[START RECORDS SUPPLIED]
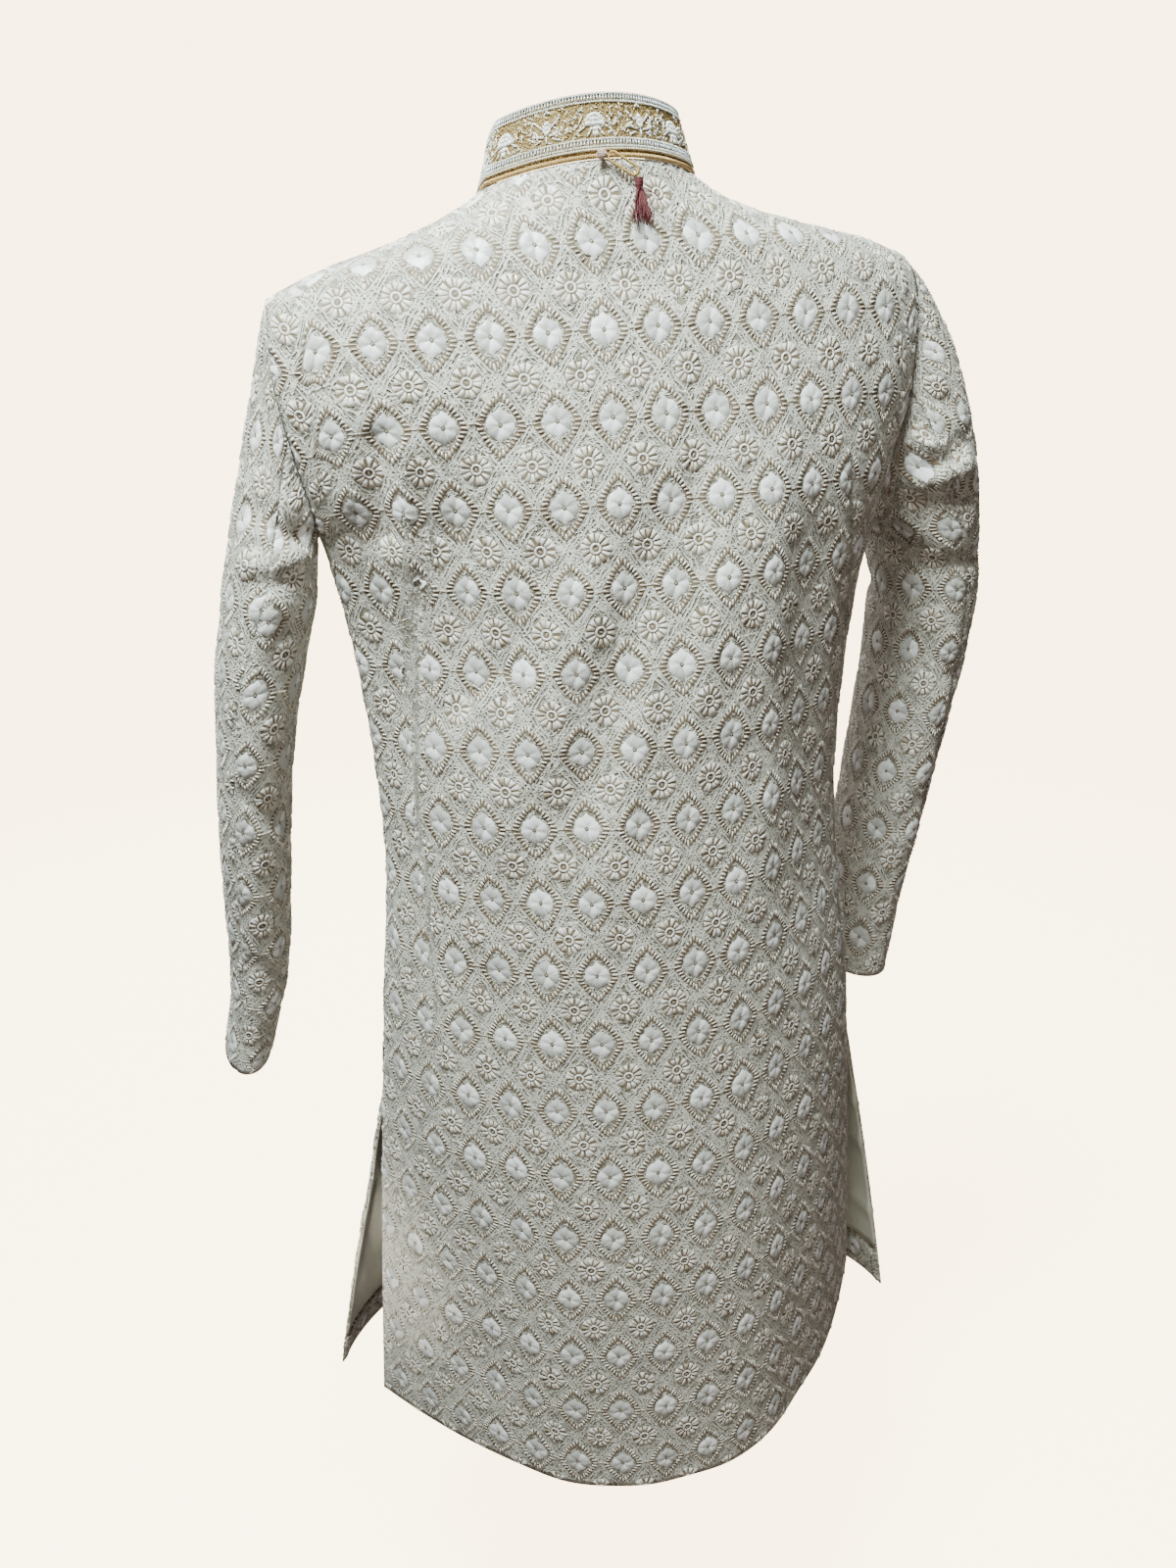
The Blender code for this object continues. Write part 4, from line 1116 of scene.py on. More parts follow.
def embroidered_cloth(colours, sizes):
    """Art silk ground couched all over with thin cord: a mottled, faintly ribbed field."""
    mat = surface("art_silk_couched", Roughness=0.62, Sheen_Weight=0.25, Sheen_Roughness=0.45)
    flat = cloth_millimetres(mat)
    steps = [1000 * pitch for pitch in pitches()]
    across, along = (
        node(mat, "ShaderNodeMath", {0: node(mat, "ShaderNodeSeparateXYZ", {0: flat}, output=k), 1: pitch},
             operation="DIVIDE") for k, pitch in enumerate(steps))
    # warp slubs are drawn at 0.8 mm because the real 0.3 mm threads would not show
    sway, patches, wash, slubs = (
        node(mat, "ShaderNodeTexNoise", {"Vector": flat, "Scale": scale, "Detail": detail})
        for scale, detail in ((0.10, 1.0), (0.09, 1.0), (0.035, 2.0), (1.2, 2.0)))
    lines = []
    # couched cord that wanders over the ground, about 5 mm from turn to turn
    for scale, width in ((0.105, 0.085), (0.17, 0.090)):
        line = node(mat, "ShaderNodeTexNoise", {"Vector": flat, "Scale": scale, "Detail": 1.0,
                                                "Roughness": 0.4, "Distortion": 1.1})
        for operation in ("SUBTRACT", "ABSOLUTE"):
            line = node(mat, "ShaderNodeMath", {0: line, 1: 0.5}, operation=operation)
        lines.append(node(mat, "ShaderNodeMapRange", {0: line, 1: 0.1 * width, 2: width, 3: 1.0, 4: 0.0}))
    # paired cords that cross between the motifs
    sway = node(mat, "ShaderNodeMath", {0: sway, 1: 0.14}, operation="MULTIPLY")
    fade = node(mat, "ShaderNodeMapRange", {0: patches, 1: 0.36, 2: 0.52, 3: 0.45, 4: 1.0})
    for crossing in ("ADD", "SUBTRACT"):
        pair = across
        for operation, value in ((crossing, along), ("ADD", sway), ("SUBTRACT", 0.07), ("FRACT", 0.0),
                                 ("SUBTRACT", 0.5), ("ABSOLUTE", 0.0), ("MULTIPLY", 31.6)):
            pair = node(mat, "ShaderNodeMath", {0: pair, 1: value}, operation=operation)
        for out in (1.4, 4.2):
            line = pair
            for operation in ("SUBTRACT", "ABSOLUTE"):
                line = node(mat, "ShaderNodeMath", {0: line, 1: out}, operation=operation)
            line = node(mat, "ShaderNodeMapRange", {0: line, 1: 0.3, 2: 1.1, 3: 1.0, 4: 0.0})
            lines.append(node(mat, "ShaderNodeMath", {0: line, 1: fade}, operation="MULTIPLY"))
    # thin cord round each diamond
    parts = []
    for part, pitch, corner in zip((across, along), steps, CORD_DIAMOND):
        for operation, value in (("ADD", 0.5), ("FRACT", 0.0), ("SUBTRACT", 0.5), ("ABSOLUTE", 0.0),
                                 ("MULTIPLY", pitch / corner), ("POWER", CORD_DIAMOND[2])):
            part = node(mat, "ShaderNodeMath", {0: part, 1: value}, operation=operation)
        parts.append(part)
    line = parts[0]
    for operation, value in (("ADD", parts[1]), ("POWER", 1 / CORD_DIAMOND[2]), ("SUBTRACT", 1.0),
                             ("ABSOLUTE", 0.0), ("MULTIPLY", 0.9 * CORD_DIAMOND[1])):
        line = node(mat, "ShaderNodeMath", {0: line, 1: value}, operation=operation)
    cord = node(mat, "ShaderNodeMapRange", {0: line, 1: 0.3, 2: 0.8, 3: 1.0, 4: 0.0})
    for line in lines:
        cord = node(mat, "ShaderNodeMath", {0: cord, 1: line}, operation="MAXIMUM")
    wash = node(mat, "ShaderNodeMapRange", {0: wash, 1: 0.3, 2: 0.7, 3: 0.90, 4: 1.08})
    grain = node(mat, "ShaderNodeMapRange", {0: slubs, 1: 0.25, 2: 0.75, 3: 0.88, 4: 1.08})
    tone = node(mat, "ShaderNodeMath", {0: wash, 1: grain}, operation="MULTIPLY")
    grain = node(mat, "ShaderNodeMath", {0: slubs, 1: 0.22}, operation="MULTIPLY")
    height = node(mat, "ShaderNodeMath", {0: cord, 1: grain}, operation="ADD")
    return finish(mat, cord, colours.ground, colours.couching, height, tone,
                  Distance=sizes.couching_height, Strength=0.9)


def cloth_reverse(colours):
    """Back of the embroidery: dull cloth with broken lines of carried thread."""
    mat = surface("embroidery_reverse", Roughness=0.85)
    carried = node(mat, "ShaderNodeTexNoise", {"Vector": cloth_millimetres(mat), "Scale": 0.30, "Detail": 3.0,
                                               "Distortion": 1.4})
    marks = node(mat, "ShaderNodeMapRange", {0: carried, 1: 0.45, 2: 0.60, 3: 0.0, 4: 1.0})
    return finish(mat, marks, colours.reverse, colours.cream, carried, Distance=0.0006)


def thread(name, colour, roughness, spread, strand, metallic=0.0):
    """Floss thread: a soft sheen, with strands and small changes of tone."""
    mat = surface(name, Roughness=roughness, Metallic=metallic, Sheen_Weight=0.2, Sheen_Roughness=0.35)
    place = node(mat, "ShaderNodeTexCoord", output=3)
    patches, strands = (node(mat, "ShaderNodeTexNoise", {"Vector": place, "Scale": scale, "Detail": detail})
                        for scale, detail in ((260.0, 2.0), (strand, 1.0)))
    dark = [c * (1 - spread) for c in colour]
    light = [min(c * (1 + 0.6 * spread), 1.0) for c in colour]
    return finish(mat, patches, dark, light, strands, Distance=0.00025, Strength=0.6)


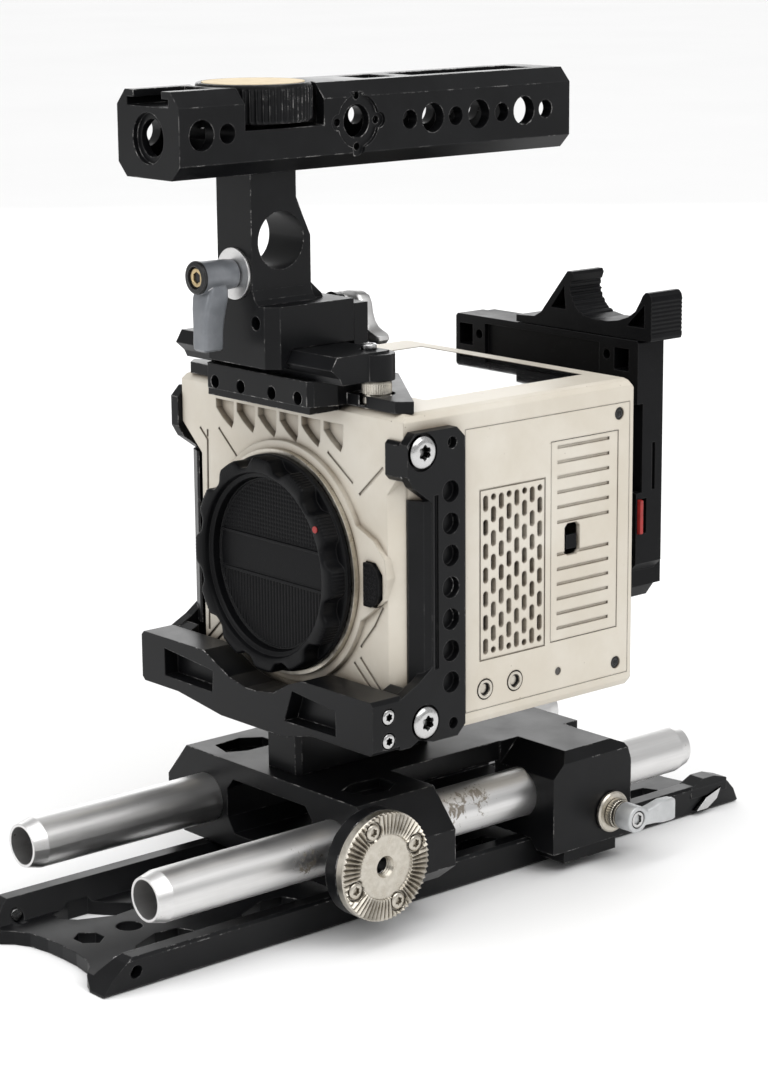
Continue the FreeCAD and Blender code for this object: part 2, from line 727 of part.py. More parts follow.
for level, turn in (("top", -1), ("low", 1)):
    corner = [
        ("body_front - 4", f"body_{level} - ({turn}) * 1"),
        ("body_front + 2", f"body_{level} - ({turn}) * 1"),
        ("body_front + 2", f"body_{level}"),
        ("body_front", f"body_{level} + ({turn}) * 2"),
        ("body_front - 4", f"body_{level} + ({turn}) * 2"),
    ]
    pocket(shell, f"edge_front_{level}", "YZ_Plane", [corner], "-60", "60")
    back = [
        ("body_rear + 1", f"body_{level} - ({turn}) * 1"),
        ("body_rear - 5", f"body_{level} - ({turn}) * 1"),
        ("body_rear - 5", f"body_{level}"),
        ("body_rear", f"body_{level} + ({turn}) * 7"),
        ("body_rear + 1", f"body_{level} + ({turn}) * 7"),
    ]
    pocket(shell, f"edge_rear_{level}", "YZ_Plane", [back], "-60", "60")
cavity = rectangle("-body_half + wall", "body_half - wall", "body_front + wall + 1", "body_rear + 1")
pocket(shell, "cavity", "XY_Plane", [cavity], "body_low + 9", "body_top - 9")
upper = rectangle("-body_half + 9", "body_half - 9", "body_front + wall + 1", "body_rear - 9")
pocket(shell, "upper_cavity", "XY_Plane", [upper], "body_top - 10", "body_top - 3.4")
screen_seat = rectangle("-36", "36", "-16", "46.5")
pocket(shell, "screen_seat", "XY_Plane", [screen_seat], "body_top - 1.3", "body_top + 1")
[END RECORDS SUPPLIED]
#### YOUR GOAL
Collect from the data above every line that includes "More".

#### SOLVED PROBLEM
The Blender code for this object continues. Write part 4, from line 1116 of scene.py on. More parts follow.
Continue the FreeCAD and Blender code for this object: part 2, from line 727 of part.py. More parts follow.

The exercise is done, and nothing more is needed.